§ **WHAT TO WORK ON**
All of the data below should be written out exactly.

[Modeling code records]
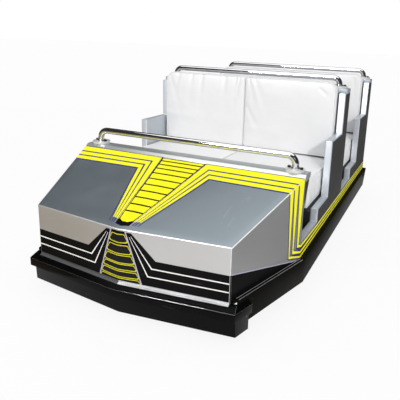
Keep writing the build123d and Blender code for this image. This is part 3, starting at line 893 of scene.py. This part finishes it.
def build_foot_trim():
    """Angle along the foot of the nose face, over the bumper's top; on the car's right a darker copy of the
    aluminium is painted shade.
    """
    bm = bmesh.new()
    lean = math.hypot(nose_half, nose_vee) / nose_half
    for side, end in ((-1, nose_half - 6), (1, nose_half - 2)):
        rings = []
        for x in (0, end):
            ahead = nose_vee / nose_half * x - nose_front
            rings.append([place(side * x, ahead - out * lean, height) for out, height in TRIM_SECTION])
        add_rings(bm, rings, int(side < 0))
    piece_from("foot_trim", bm, "trim_aluminium trim_dull", slot="bright_steel")


def build_skirt_highlights():
    """Two grey strips along each skirt ledge beside the nose: painted highlights of the ledge's edges."""
    bm = bmesh.new()
    ledge_top = low_high("skirt_ledge_left")[1].z
    for _, side in SIDES:
        foot = side_surface(side)

        def on_ledge(distance, out, foot=foot):
            """Point of the ledge's top, out from the nose side."""
            point, normal = foot(distance, ledge_top)
            return point + normal * out * MM, Vector(UP)

        for out in HIGHLIGHT_OUTS:
            add_slab(bm, band([(end, out) for end in HIGHLIGHT_ENDS], 2.6), on_ledge, 1.1)
    piece_from("skirt_painted_highlights", bm, "skirt_edge_painted_highlight", slot="bright_steel")


build_bumper()
build_foot_trim()
for name, _ in SIDES:
    softened(f"skirt_web_{name}", f"skirt_{name}", 1.5, "skirt_black", slot="skirt_black")
    softened(f"skirt_top_{name}", f"skirt_ledge_{name}", 0.8, "skirt_black", slot="skirt_black")
build_skirt_highlights()
softened("skirt_tail", "skirt_rear", 1.5, "skirt_black", slot="skirt_black")

# ------------------------------------------------------------------ cushions
VOXEL = 9
PAD_SHRINK = 4
SEAM_ROUND = 6
SEAM_DEPTH = 2.2
PIPING_R = 3
# how far the cloth may swell, and how far the covers reach out towards the side boards
SWELL = {"seat": 13, "back": 9}
PAD_REACH = {"seat": 5, "back": 14}
PAD_STOP = low_high("side_board_left")[0].x - 1
# shadow gap between a seat and its back, above the CAD gap
BACK_LIFT = 7
SEAT_NOSE_R = 62
BACK_CORNER_R = 60
SMALL_CORNER_R = 16
CLOTH_FRAMES = 20
CLOTH = {"quality": 5, "mass": 0.35, "tension_stiffness": 14, "compression_stiffness": 14}
CLOTH |= {"shear_stiffness": 5, "bending_stiffness": 0.6, "vertex_group_mass": "held"}
CLOTH |= {"use_pressure": True, "uniform_pressure_force": 4}
FOLD_SCALE = 1.7
# soft folds: start and end place, half width, depth; on the backs' fronts a place is (x, height)
BACK_FOLDS = {
    "front": (
        (-40, 826, -62, 700, 9, 3.6), (-70, 832, -88, 560, 16, 3.0), (-150, 832, -165, 600, 20, 2.6),
        (-330, 832, -350, 560, 17, 3.0), (-410, 832, -440, 600, 20, 2.6), (-520, 830, -560, 640, 18, 2.6),
        (-585, 800, -470, 470, 22, 2.0), (28, 830, 110, 560, 18, 3.2), (70, 835, 210, 520, 26, 2.4),
        (20, 640, 170, 400, 20, 2.6), (-600, 545, -60, 535, 34, -2.4), (60, 500, 560, 470, 34, -1.8),
        (520, 800, 600, 740, 12, 2.4),
    ),
    "rear": (
        (-40, 826, -80, 600, 14, 3.0), (-300, 832, -320, 560, 18, 2.6), (30, 830, 90, 560, 18, 3.0),
        (380, 832, 360, 600, 20, 2.4), (560, 810, 590, 560, 14, 2.6),
    ),
}  # fmt: skip
# on the seats' outer sides a place is (distance, height)
SIDE_FOLDS = {
    1: (
        (330, 320, 420, 200, 9.6, 5.6), (400, 325, 520, 215, 11.2, 4.8), (310, 260, 345, 185, 7.2, 4.16),
        (300, 300, 330, 215, 6.4, 4.8), (360, 330, 440, 240, 6.4, -3.84), (480, 330, 640, 230, 12.8, 4.8),
    ),
    -1: ((350, 320, 430, 210, 10.4, 5.12), (450, 325, 590, 220, 12, 4.8)),
}  # fmt: skip


def arc_corner(before, corner, after, radius, steps):
    """Points of a rounded corner in a plane."""
    a, b, c = Vector(before), Vector(corner), Vector(after)
    inward, outward = (a - b).normalized(), (c - b).normalized()
    half = inward.angle(outward) / 2
    reach = radius / math.tan(half)
    centre = b + (inward + outward).normalized() * radius / math.sin(half)
    start, end = b + inward * reach - centre, b + outward * reach - centre
    sweep = start.angle_signed(end)
    turned = []
    for i in range(steps + 1):
        angle = -sweep * i / steps
        cosine, sine = math.cos(angle), math.sin(angle)
        turned.append(centre + Vector((start.x * cosine - start.y * sine, start.x * sine + start.y * cosine)))
    return turned


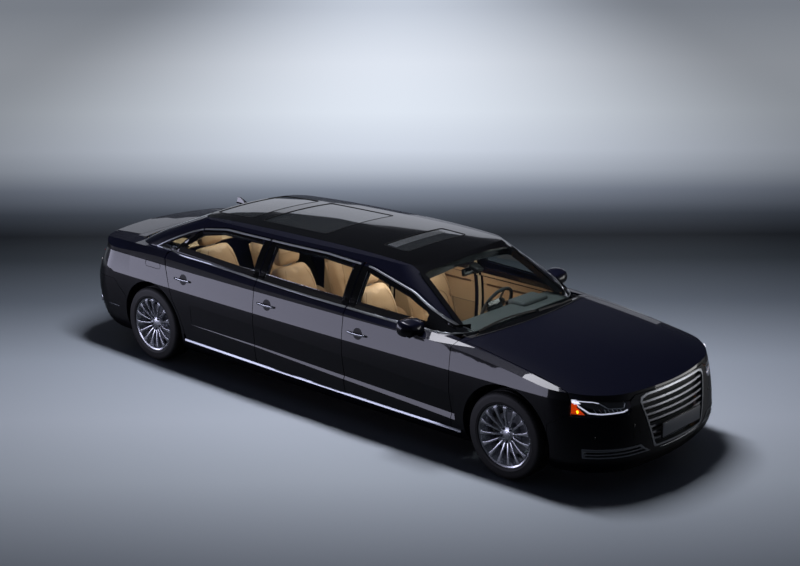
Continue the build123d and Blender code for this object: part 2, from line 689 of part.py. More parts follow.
def rear_quarter(forms, rear_post):
    """Left rear quarter panel with its post up to the roof."""
    quarter = (forms.low & slab(-LENGTH, REAR_AXLE + 600, 0, FAR, DOOR_BOTTOM)) - forms.wall_in
    bumper = side_prism([(REAR_AXLE - 380, 0), (REAR_AXLE - 395, 563), (REAR_AXLE - 558, REAR_BUMPER_TOP + EDGE),
                         (-LENGTH, REAR_BUMPER_TOP + EDGE), (-LENGTH, 0)], -1, FAR)
    cuts = [bumper, plan_prism(lid_outline(SHUT_GAP), LID_BOTTOM - SHUT_GAP, TALL),
            slab(-LENGTH, LID_FRONT, 0, 560, 0, LID_BOTTOM + 40),
            front_prism(tail_lamp_outline(EDGE), -LENGTH, TAIL_LAMP_FRONT + EDGE),
            slab(LID_FRONT - 1, 0, 0, 650),
            side_prism(door_band(-SHUT_GAP), 100, FAR) - forms.frame_out,
            side_prism(door_band(DOOR_LAP - 2 * SHUT_GAP), 100, FAR),
            plan_prism(backlight_outline(1), BOOT_FLOOR, TALL),
            side_prism([(REAR_AXLE + 300, 0), (REAR_AXLE + 300, sill_height(REAR_AXLE + 300) - SHUT_GAP + 1),
                        (REAR_AXLE + 440, sill_height(REAR_AXLE + 440) - SHUT_GAP + 1),
                        (REAR_AXLE + 440, DOOR_BOTTOM + 70), (0, DOOR_BOTTOM + 70), (0, 0)], 0, FAR)]
    return less(quarter, cuts + forms.arches) + rear_post


def headlamp(forms):
    """Left headlamp as one closed unit."""
    return (forms.low & front_prism(lamp_outline(), LAMP_FRONT, LENGTH)) - forms.lamp_in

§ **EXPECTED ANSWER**
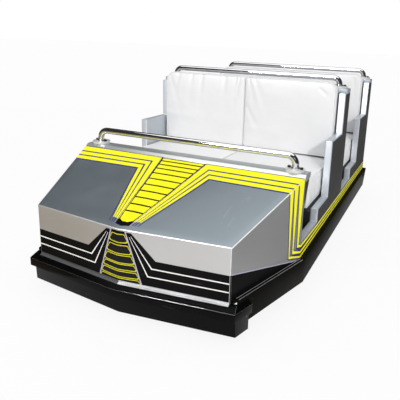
Keep writing the build123d and Blender code for this image. This is part 3, starting at line 893 of scene.py. This part finishes it.
def build_foot_trim():
    """Angle along the foot of the nose face, over the bumper's top; on the car's right a darker copy of the
    aluminium is painted shade.
    """
    bm = bmesh.new()
    lean = math.hypot(nose_half, nose_vee) / nose_half
    for side, end in ((-1, nose_half - 6), (1, nose_half - 2)):
        rings = []
        for x in (0, end):
            ahead = nose_vee / nose_half * x - nose_front
            rings.append([place(side * x, ahead - out * lean, height) for out, height in TRIM_SECTION])
        add_rings(bm, rings, int(side < 0))
    piece_from("foot_trim", bm, "trim_aluminium trim_dull", slot="bright_steel")


def build_skirt_highlights():
    """Two grey strips along each skirt ledge beside the nose: painted highlights of the ledge's edges."""
    bm = bmesh.new()
    ledge_top = low_high("skirt_ledge_left")[1].z
    for _, side in SIDES:
        foot = side_surface(side)

        def on_ledge(distance, out, foot=foot):
            """Point of the ledge's top, out from the nose side."""
            point, normal = foot(distance, ledge_top)
            return point + normal * out * MM, Vector(UP)

        for out in HIGHLIGHT_OUTS:
            add_slab(bm, band([(end, out) for end in HIGHLIGHT_ENDS], 2.6), on_ledge, 1.1)
    piece_from("skirt_painted_highlights", bm, "skirt_edge_painted_highlight", slot="bright_steel")


build_bumper()
build_foot_trim()
for name, _ in SIDES:
    softened(f"skirt_web_{name}", f"skirt_{name}", 1.5, "skirt_black", slot="skirt_black")
    softened(f"skirt_top_{name}", f"skirt_ledge_{name}", 0.8, "skirt_black", slot="skirt_black")
build_skirt_highlights()
softened("skirt_tail", "skirt_rear", 1.5, "skirt_black", slot="skirt_black")

# ------------------------------------------------------------------ cushions
VOXEL = 9
PAD_SHRINK = 4
SEAM_ROUND = 6
SEAM_DEPTH = 2.2
PIPING_R = 3
# how far the cloth may swell, and how far the covers reach out towards the side boards
SWELL = {"seat": 13, "back": 9}
PAD_REACH = {"seat": 5, "back": 14}
PAD_STOP = low_high("side_board_left")[0].x - 1
# shadow gap between a seat and its back, above the CAD gap
BACK_LIFT = 7
SEAT_NOSE_R = 62
BACK_CORNER_R = 60
SMALL_CORNER_R = 16
CLOTH_FRAMES = 20
CLOTH = {"quality": 5, "mass": 0.35, "tension_stiffness": 14, "compression_stiffness": 14}
CLOTH |= {"shear_stiffness": 5, "bending_stiffness": 0.6, "vertex_group_mass": "held"}
CLOTH |= {"use_pressure": True, "uniform_pressure_force": 4}
FOLD_SCALE = 1.7
# soft folds: start and end place, half width, depth; on the backs' fronts a place is (x, height)
BACK_FOLDS = {
    "front": (
        (-40, 826, -62, 700, 9, 3.6), (-70, 832, -88, 560, 16, 3.0), (-150, 832, -165, 600, 20, 2.6),
        (-330, 832, -350, 560, 17, 3.0), (-410, 832, -440, 600, 20, 2.6), (-520, 830, -560, 640, 18, 2.6),
        (-585, 800, -470, 470, 22, 2.0), (28, 830, 110, 560, 18, 3.2), (70, 835, 210, 520, 26, 2.4),
        (20, 640, 170, 400, 20, 2.6), (-600, 545, -60, 535, 34, -2.4), (60, 500, 560, 470, 34, -1.8),
        (520, 800, 600, 740, 12, 2.4),
    ),
    "rear": (
        (-40, 826, -80, 600, 14, 3.0), (-300, 832, -320, 560, 18, 2.6), (30, 830, 90, 560, 18, 3.0),
        (380, 832, 360, 600, 20, 2.4), (560, 810, 590, 560, 14, 2.6),
    ),
}  # fmt: skip
# on the seats' outer sides a place is (distance, height)
SIDE_FOLDS = {
    1: (
        (330, 320, 420, 200, 9.6, 5.6), (400, 325, 520, 215, 11.2, 4.8), (310, 260, 345, 185, 7.2, 4.16),
        (300, 300, 330, 215, 6.4, 4.8), (360, 330, 440, 240, 6.4, -3.84), (480, 330, 640, 230, 12.8, 4.8),
    ),
    -1: ((350, 320, 430, 210, 10.4, 5.12), (450, 325, 590, 220, 12, 4.8)),
}  # fmt: skip


def arc_corner(before, corner, after, radius, steps):
    """Points of a rounded corner in a plane."""
    a, b, c = Vector(before), Vector(corner), Vector(after)
    inward, outward = (a - b).normalized(), (c - b).normalized()
    half = inward.angle(outward) / 2
    reach = radius / math.tan(half)
    centre = b + (inward + outward).normalized() * radius / math.sin(half)
    start, end = b + inward * reach - centre, b + outward * reach - centre
    sweep = start.angle_signed(end)
    turned = []
    for i in range(steps + 1):
        angle = -sweep * i / steps
        cosine, sine = math.cos(angle), math.sin(angle)
        turned.append(centre + Vector((start.x * cosine - start.y * sine, start.x * sine + start.y * cosine)))
    return turned


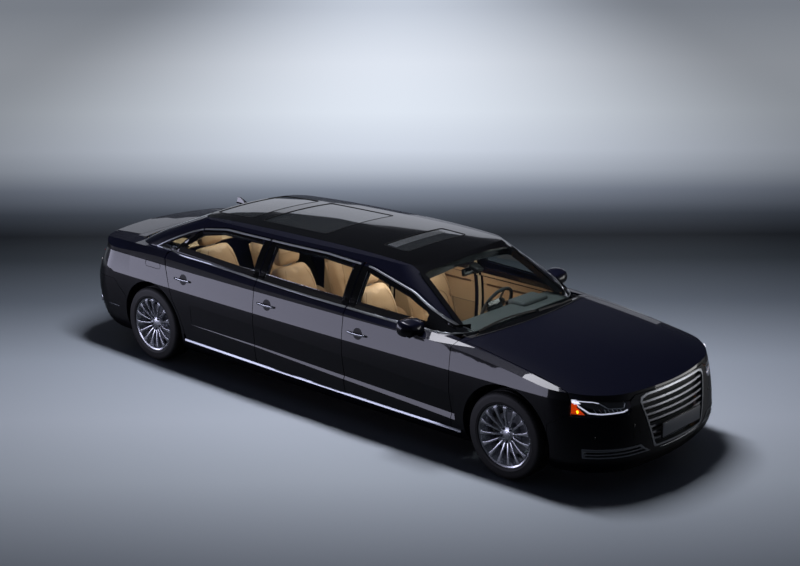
Continue the build123d and Blender code for this object: part 2, from line 689 of part.py. More parts follow.
def rear_quarter(forms, rear_post):
    """Left rear quarter panel with its post up to the roof."""
    quarter = (forms.low & slab(-LENGTH, REAR_AXLE + 600, 0, FAR, DOOR_BOTTOM)) - forms.wall_in
    bumper = side_prism([(REAR_AXLE - 380, 0), (REAR_AXLE - 395, 563), (REAR_AXLE - 558, REAR_BUMPER_TOP + EDGE),
                         (-LENGTH, REAR_BUMPER_TOP + EDGE), (-LENGTH, 0)], -1, FAR)
    cuts = [bumper, plan_prism(lid_outline(SHUT_GAP), LID_BOTTOM - SHUT_GAP, TALL),
            slab(-LENGTH, LID_FRONT, 0, 560, 0, LID_BOTTOM + 40),
            front_prism(tail_lamp_outline(EDGE), -LENGTH, TAIL_LAMP_FRONT + EDGE),
            slab(LID_FRONT - 1, 0, 0, 650),
            side_prism(door_band(-SHUT_GAP), 100, FAR) - forms.frame_out,
            side_prism(door_band(DOOR_LAP - 2 * SHUT_GAP), 100, FAR),
            plan_prism(backlight_outline(1), BOOT_FLOOR, TALL),
            side_prism([(REAR_AXLE + 300, 0), (REAR_AXLE + 300, sill_height(REAR_AXLE + 300) - SHUT_GAP + 1),
                        (REAR_AXLE + 440, sill_height(REAR_AXLE + 440) - SHUT_GAP + 1),
                        (REAR_AXLE + 440, DOOR_BOTTOM + 70), (0, DOOR_BOTTOM + 70), (0, 0)], 0, FAR)]
    return less(quarter, cuts + forms.arches) + rear_post


def headlamp(forms):
    """Left headlamp as one closed unit."""
    return (forms.low & front_prism(lamp_outline(), LAMP_FRONT, LENGTH)) - forms.lamp_in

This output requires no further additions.